That said, compared to what is available on iOS, it's pretty basic (sorry to
turn this into iOS vs Android, not my intention but just putting some info out
there for people interested in this area).

On iPhone and iPad, there are fully fledged DAWs (Cubasis, Auria, Garageband)
with many of the features of desktop ones if that's your thing (personally I
find this kind of software better suited to mouse, keyboard and large screen);
there are "groovebox" apps in a similar space to Caustic but with much more
powerful sound engines (e.g. Korg Gadget); and a huge ecosystem of amazing
plugin synths and effects which can be wired together using hosts such as AUM
(or one of the aforementioned DAWs).

While music making on iOS does have limitations compared to desktop (e.g. due
to iOS restrictions) and can be frustrating sometimes, if you can find a
workflow that works for you, it's incredibly fun and for me provides a great
experience somewhere in between "jamming" with physical hardware (a touch
screen is preferable to a mouse when tweaking knobs etc), and the flexibility
and convenience of using a computer. If anyone is interested in mobile music
making, iOS is the platform to go for - a base model iPad will open up a whole
world of cheap, fun, awesome-sounding music making.

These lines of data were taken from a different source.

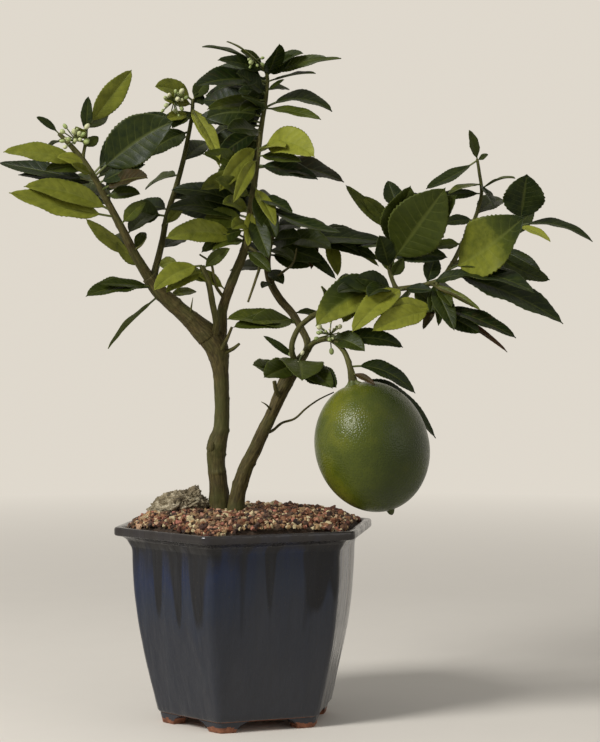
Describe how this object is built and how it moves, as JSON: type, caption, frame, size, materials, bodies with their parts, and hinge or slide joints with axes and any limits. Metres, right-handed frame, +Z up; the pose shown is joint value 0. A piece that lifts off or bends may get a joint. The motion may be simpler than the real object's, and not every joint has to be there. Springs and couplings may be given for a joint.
{
  "type": "lemon bonsai tree",
  "caption": "Small twin-trunk lemon bonsai with glossy leaves and a green fruit, in a six-sided glazed pot filled with soil and gravel.",
  "frame": {"origin": "centre of the tree and pot's box at table level, so the pot stands left of the origin", "axes": "+Z up along the trunks, +X along the tree's spread from the leaning limb to the fruit side, +Y from the front to the back"},
  "size_m": [0.3236, 0.1416, 0.3662],
  "materials": {
    "glazed_stoneware": "gloss",
    "soil": "matte",
    "gravel": "matte",
    "stone": "matte",
    "lemon_skin": "satin",
    "bark": "matte",
    "young_bark": "matte",
    "leaf": "satin"
  },
  "bodies": {
    "root": {"branch_left_inner": "young_bark", "branch_left_outer": "young_bark", "branch_mid": "young_bark", "branch_right": "young_bark", "fruit_stalk": "young_bark", "gravel": "gravel", "leader_right": "young_bark", "leaf_branch_left_inner_1": "leaf", "leaf_branch_left_inner_2": "leaf", "leaf_branch_left_outer_1": "leaf", "leaf_branch_left_outer_2": "leaf", "leaf_branch_left_outer_3": "leaf", "leaf_branch_left_outer_4": "leaf", "leaf_branch_left_outer_5": "leaf", "leaf_branch_left_outer_6": "leaf", "leaf_branch_left_outer_7": "leaf", "leaf_branch_right_1": "leaf", "leaf_fruit_stalk_1": "leaf", "leaf_leader_right_1": "leaf", "leaf_leader_right_2": "leaf", "leaf_limb_centre_1": "leaf", "leaf_limb_centre_10": "leaf", "leaf_limb_centre_11": "leaf", "leaf_limb_centre_2": "leaf", "leaf_limb_centre_3": "leaf", "leaf_limb_centre_4": "leaf", "leaf_limb_centre_5": "leaf", "leaf_limb_centre_6": "leaf", "leaf_limb_centre_7": "leaf", "leaf_limb_centre_8": "leaf", "leaf_limb_centre_9": "leaf", "leaf_limb_left_1": "leaf", "leaf_limb_left_2": "leaf", "leaf_trunk_right_1": "leaf", "leaf_trunk_right_2": "leaf", "leaf_twig_left_low_1": "leaf", "leaf_twig_left_top_1": "leaf", "leaf_twig_right_inner_1": "leaf", "leaf_twig_right_inner_2": "leaf", "leaf_twig_right_low_1": "leaf", "leaf_twig_right_low_2": "leaf", "leaf_twig_right_outer_1": "leaf", "leaf_twig_right_outer_2": "leaf", "leaf_twig_right_up_1": "leaf", "leaf_twig_right_up_2": "leaf", "leaf_twig_right_up_3": "leaf", "lemon": "lemon_skin", "limb_centre": "bark", "limb_left": "bark", "pot": "glazed_stoneware", "rock": "stone", "soil": "soil", "trunk_left": "bark", "trunk_right": "bark", "twig_left_low": "young_bark", "twig_left_top": "young_bark", "twig_right_inner": "young_bark", "twig_right_low": "young_bark", "twig_right_outer": "young_bark", "twig_right_up": "young_bark"}
  },
  "joints": []
}
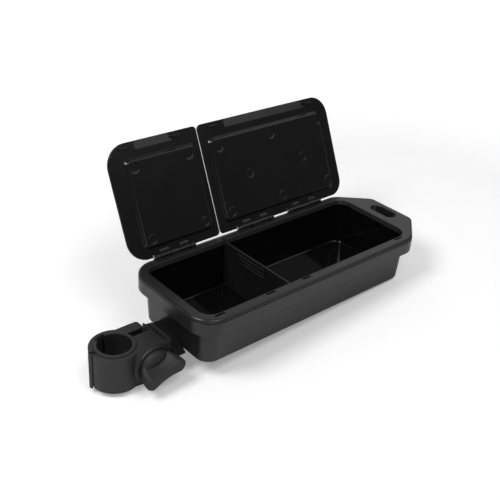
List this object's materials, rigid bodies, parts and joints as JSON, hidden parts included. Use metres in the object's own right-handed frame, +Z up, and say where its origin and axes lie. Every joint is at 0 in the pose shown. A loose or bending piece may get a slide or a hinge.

The audio development situation on Android has improved somewhat since they
introduced a new API called Oboe, and low latency audio is now possible on
modern devices, but there is so much variation from device to device, and in
general you can't do anywhere near as much processing compared to even an old
iOS device without encountering crackling etc, so it's unlikely IMO that
Android will catch up to iOS for music making any time soon (source: I do
cross-platform mobile music app development).

Mostly this is because iOS is built on top of the foundations of MacOS, which
has a long history of pro audio use; and also because the iOS device landscape
is much more tightly controlled; but also Apple have made quite a lot of
effort to provide foundations for a music making ecosystem on iOS (e.g. Inter-
app Audio and AUv3).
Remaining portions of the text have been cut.